I am reminded of this incident whenever I meet somebody who claims he has read Karl Marx’s Capital—usually one who exudes an air of “been there, done that” and extols the virtues of Adam Smith. Well, people usually interchange the Communist Manifesto (easier to read) with Das Kapital, and I won’t claim membership in the Club of readers of esoterica.

My late ‘40s and early ‘50s generation had easy access to the USIS (United States Information Service) library in Escolta where we were fed a diet of Cold War books like The God That Failed and other works of disaffected Left writers like Max Eastman, Richard Wright, and Arthur Koestler. In our sophomoric compositions we were adept at using the rhetoric of the “Free World” in its struggle against “godless communism.”

But there was also the Popular Bookstore (at Doroteo Jose) which carried radical publications including the Manifesto and Capital together with the The Wealth of Nations and Ayn Rand’s Fountainhead found in USIS shelves. Also available were books on New Criticism by John Crowe Ransom, William Empson, Allen Tate, Mark Schorer, and Cleanth Brooks—promoting formalist reading which Terry Eagleton said later had the effect of insulating students from “the contexts of literature, possible only if historical or Marxist criticism were employed.” New Criticism then was used as a Cold War tool in the academe.

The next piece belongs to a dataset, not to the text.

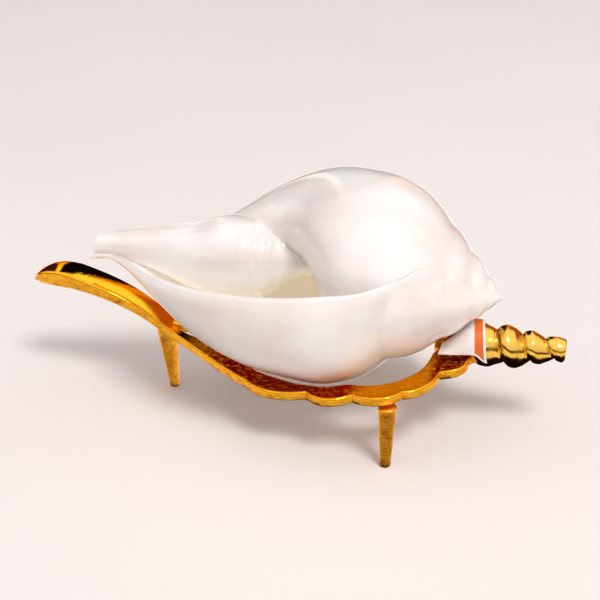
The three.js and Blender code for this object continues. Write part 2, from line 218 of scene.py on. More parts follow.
def polished_conch_shell():
    """Aragonite shell, scraped and polished: a milky, faintly translucent white with a wet gloss. Growth
    lines run from suture to lip, and the mouth's lining is a touch warmer the deeper it goes."""
    made, tree, shader, in_mm = finish("polished_conch_shell")
    grown = node(tree, "Attribute", attribute_name="grown").outputs["Vector"]
    parts = node(tree, "SeparateXYZ", {0: grown}).outputs
    # Growth lines about 2 mm apart on the last whorl: 110 to a turn, and long across the whorl.
    stretched = node(tree, "VectorMath", {0: grown, 1: (110, 0.06, 0)}, operation="MULTIPLY").outputs[0]
    lines = node(tree, "TexNoise", {"Vector": stretched, "Scale": 1.0, "Detail": 3.0, "Roughness": 0.6})
    # Broad bands where growth paused, about 20 mm apart.
    banded = node(tree, "VectorMath", {0: grown, 1: (12, 0.03, 0)}, operation="MULTIPLY").outputs[0]
    bands = node(tree, "TexNoise", {"Vector": banded, "Scale": 1.0, "Detail": 2.0})
    cloud = node(tree, "TexNoise", {"Vector": in_mm, "Scale": 1 / 26, "Detail": 2.0})
    white = node(
        tree,
        "ValToRGB",
        {"Fac": bands.outputs["Fac"]},
        stops=[(0.35, "#FAF8F6"), (0.62, "#F4EFEC"), (0.8, "#EEE6E4")],
    )
    blush = node(
        tree, "ValToRGB", {"Fac": cloud.outputs["Fac"]}, stops=[(0.4, "#FFFFFF"), (0.75, "#F5ECEA")]
    )
    outer = node(
        tree,
        "Mix",
        {0: 1.0, 6: white.outputs["Color"], 7: blush.outputs["Color"]},
        data_type="RGBA",
        blend_type="MULTIPLY",
    )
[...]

The prescribed text for Introduction to Literature was Approach to Literature, by Brooks, Purser and Warren, which accounts for the prevalence of formalist reading in U.P. for decades. My M.A. thesis on the “Filipino Short Story in English” was refused by a faculty critic on the ground that it did not conform to the current “textual criticism.” I did use a bit of context in that thesis, thanks to my adviser Leopoldo Y. Yabes who appreciated the proletarian trend of the Philippine Writers League during the Commonwealth period covered in my study.

During the McCarthyite witch-hunting and Military Intelligence Service surveillance on campus in the ‘50s, liberal-minded students were challenging red-baiting students of the UPSCA to read Marxist texts. I have known persons in the Left movement who admitted they were former UPSCA members. One of them wrote a primer on Karl Marx’s Capital and another formed his own Marxist-Leninist group before martial law. Both went through torture during detention.

My intro to socialist thought was through literary works like Christopher Caudwell’s Illusion and Reality, Stanley Hyman’s The Armed Vision, and Edmund Wilson’s To the Finland Station bought at the Popular. From what I remember, Wilson’s book traces the growth of socialism from the cooperatives and communes of the “utopian socialists” in the early 19th century to “scientific socialism” starting with the 1848 Communist Manifesto, the works of Engels, the 1872 Paris Commune, the anarchism of Bakunin and Kropotkin, to Lenin who returned from exile to Russia in turmoil through the Finland station in St. Petersburg to lead the October 1917 revolution.

The ‘50s was a heady decade of grappling with ideology, of nationalist professors and students surveilled and blacklisted on campus, and of having one’s picture in the Sunday Times Magazine as one of U.P. faculty whose names were given to an MIS agent as Red suspects. Somehow I was still able to leave for Madison in 1957 for graduate study.

By then the students who counted were a new breed. Initially their banner was academic freedom, and they launched a big demonstration to protest the congressional Commitee on Anti-Filipino Activities (CAFA) probe of “communist” professors. The students linking up with labor and peasantry would resuscitate the Left movement in the 60s. A few of the advanced ones would do more than what the Parisian students did in the barricades of May 1968—late that year.

As Rolando Simbulan put it, with a revitalized Left, the Philippines was never the same again.